> _SET TASK_
The listing below holds a line with "obj.matrix_world = world" and a later line with "Vector(map(max, high, point))". Write out those two lines and every line between them, exactly, and nothing else.

◆ ◆ ◆ ◆ ◆

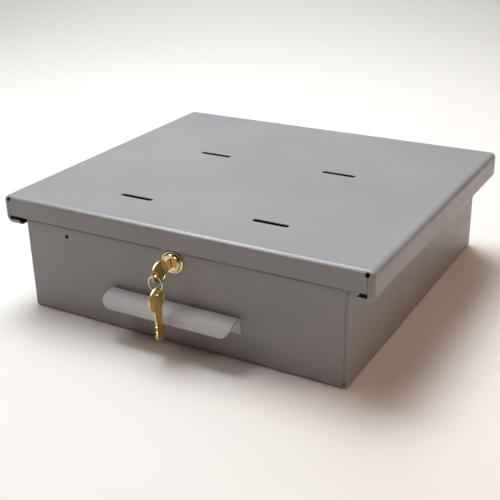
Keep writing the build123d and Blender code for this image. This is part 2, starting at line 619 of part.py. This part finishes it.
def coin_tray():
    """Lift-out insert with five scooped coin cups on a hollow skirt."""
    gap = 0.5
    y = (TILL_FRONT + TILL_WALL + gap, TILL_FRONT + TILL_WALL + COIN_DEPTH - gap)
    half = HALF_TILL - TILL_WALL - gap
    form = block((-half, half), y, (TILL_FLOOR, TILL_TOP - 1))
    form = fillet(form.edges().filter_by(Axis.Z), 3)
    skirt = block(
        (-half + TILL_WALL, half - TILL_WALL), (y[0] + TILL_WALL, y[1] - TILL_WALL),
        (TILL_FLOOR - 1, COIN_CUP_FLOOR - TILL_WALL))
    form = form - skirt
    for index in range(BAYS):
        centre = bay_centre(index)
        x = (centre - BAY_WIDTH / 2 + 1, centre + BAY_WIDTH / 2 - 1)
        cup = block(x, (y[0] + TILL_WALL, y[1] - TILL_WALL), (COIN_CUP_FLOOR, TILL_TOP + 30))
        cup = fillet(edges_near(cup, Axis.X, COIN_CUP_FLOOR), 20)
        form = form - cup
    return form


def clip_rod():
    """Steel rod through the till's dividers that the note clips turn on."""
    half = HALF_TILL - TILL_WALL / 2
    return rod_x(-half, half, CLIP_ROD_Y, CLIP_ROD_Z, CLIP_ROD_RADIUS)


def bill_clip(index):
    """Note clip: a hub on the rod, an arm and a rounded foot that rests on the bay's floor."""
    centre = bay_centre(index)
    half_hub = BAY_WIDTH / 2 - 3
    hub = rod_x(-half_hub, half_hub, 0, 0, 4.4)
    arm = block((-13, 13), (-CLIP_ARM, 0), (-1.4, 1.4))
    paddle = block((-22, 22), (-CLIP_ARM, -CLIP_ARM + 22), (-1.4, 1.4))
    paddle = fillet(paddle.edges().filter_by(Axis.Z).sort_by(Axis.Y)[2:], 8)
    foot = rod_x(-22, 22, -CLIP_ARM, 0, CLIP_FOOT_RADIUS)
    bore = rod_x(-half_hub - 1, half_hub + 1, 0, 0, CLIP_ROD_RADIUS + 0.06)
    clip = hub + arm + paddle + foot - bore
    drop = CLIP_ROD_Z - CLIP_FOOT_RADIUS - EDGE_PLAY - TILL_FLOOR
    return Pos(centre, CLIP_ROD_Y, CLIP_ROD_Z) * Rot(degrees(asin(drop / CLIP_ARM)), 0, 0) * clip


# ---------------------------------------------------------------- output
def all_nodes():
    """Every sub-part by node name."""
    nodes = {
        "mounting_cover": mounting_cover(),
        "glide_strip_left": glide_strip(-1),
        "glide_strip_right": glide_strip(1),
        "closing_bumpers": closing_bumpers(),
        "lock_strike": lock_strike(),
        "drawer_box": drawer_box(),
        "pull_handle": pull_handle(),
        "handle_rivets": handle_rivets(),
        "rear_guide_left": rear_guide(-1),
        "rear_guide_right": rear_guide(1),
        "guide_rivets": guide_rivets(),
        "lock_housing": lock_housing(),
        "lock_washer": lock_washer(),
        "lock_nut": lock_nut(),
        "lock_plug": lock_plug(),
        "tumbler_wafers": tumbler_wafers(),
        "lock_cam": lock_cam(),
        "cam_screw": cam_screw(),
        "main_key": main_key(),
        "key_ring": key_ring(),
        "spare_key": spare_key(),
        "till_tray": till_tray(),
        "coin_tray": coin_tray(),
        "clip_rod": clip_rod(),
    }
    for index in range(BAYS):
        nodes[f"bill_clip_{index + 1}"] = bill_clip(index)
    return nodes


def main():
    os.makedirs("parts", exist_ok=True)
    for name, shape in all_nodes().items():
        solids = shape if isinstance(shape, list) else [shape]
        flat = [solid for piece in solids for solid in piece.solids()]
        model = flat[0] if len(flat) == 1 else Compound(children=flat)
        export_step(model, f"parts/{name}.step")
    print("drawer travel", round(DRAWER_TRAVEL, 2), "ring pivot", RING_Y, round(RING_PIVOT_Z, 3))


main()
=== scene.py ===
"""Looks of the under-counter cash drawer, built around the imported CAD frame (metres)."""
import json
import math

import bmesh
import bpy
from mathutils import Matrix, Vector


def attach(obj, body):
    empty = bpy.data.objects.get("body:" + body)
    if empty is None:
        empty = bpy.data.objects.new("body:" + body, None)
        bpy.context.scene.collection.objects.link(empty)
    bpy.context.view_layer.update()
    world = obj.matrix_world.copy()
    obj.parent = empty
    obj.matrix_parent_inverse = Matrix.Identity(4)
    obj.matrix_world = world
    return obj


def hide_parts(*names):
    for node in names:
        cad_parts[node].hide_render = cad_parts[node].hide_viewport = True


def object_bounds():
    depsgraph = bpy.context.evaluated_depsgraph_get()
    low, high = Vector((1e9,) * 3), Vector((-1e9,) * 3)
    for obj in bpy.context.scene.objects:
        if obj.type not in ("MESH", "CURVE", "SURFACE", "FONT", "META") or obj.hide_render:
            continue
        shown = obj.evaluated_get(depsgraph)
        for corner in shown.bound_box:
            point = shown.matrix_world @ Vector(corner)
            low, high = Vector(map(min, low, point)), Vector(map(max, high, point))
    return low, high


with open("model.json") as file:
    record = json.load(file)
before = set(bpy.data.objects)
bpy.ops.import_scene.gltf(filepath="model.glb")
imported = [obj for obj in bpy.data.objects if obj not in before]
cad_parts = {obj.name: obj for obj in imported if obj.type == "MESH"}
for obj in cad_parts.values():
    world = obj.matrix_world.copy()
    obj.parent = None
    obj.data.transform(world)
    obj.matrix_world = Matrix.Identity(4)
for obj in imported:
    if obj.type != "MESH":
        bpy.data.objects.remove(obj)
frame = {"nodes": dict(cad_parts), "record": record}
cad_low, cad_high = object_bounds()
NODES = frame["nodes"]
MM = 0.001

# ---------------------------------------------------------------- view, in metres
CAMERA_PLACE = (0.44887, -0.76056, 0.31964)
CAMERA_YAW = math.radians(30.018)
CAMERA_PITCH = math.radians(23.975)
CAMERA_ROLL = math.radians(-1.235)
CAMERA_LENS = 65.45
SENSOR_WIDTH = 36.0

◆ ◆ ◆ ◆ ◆

> _COMPLETED EXERCISE_
    obj.matrix_world = world
    return obj


def hide_parts(*names):
    for node in names:
        cad_parts[node].hide_render = cad_parts[node].hide_viewport = True


def object_bounds():
    depsgraph = bpy.context.evaluated_depsgraph_get()
    low, high = Vector((1e9,) * 3), Vector((-1e9,) * 3)
    for obj in bpy.context.scene.objects:
        if obj.type not in ("MESH", "CURVE", "SURFACE", "FONT", "META") or obj.hide_render:
            continue
        shown = obj.evaluated_get(depsgraph)
        for corner in shown.bound_box:
            point = shown.matrix_world @ Vector(corner)
            low, high = Vector(map(min, low, point)), Vector(map(max, high, point))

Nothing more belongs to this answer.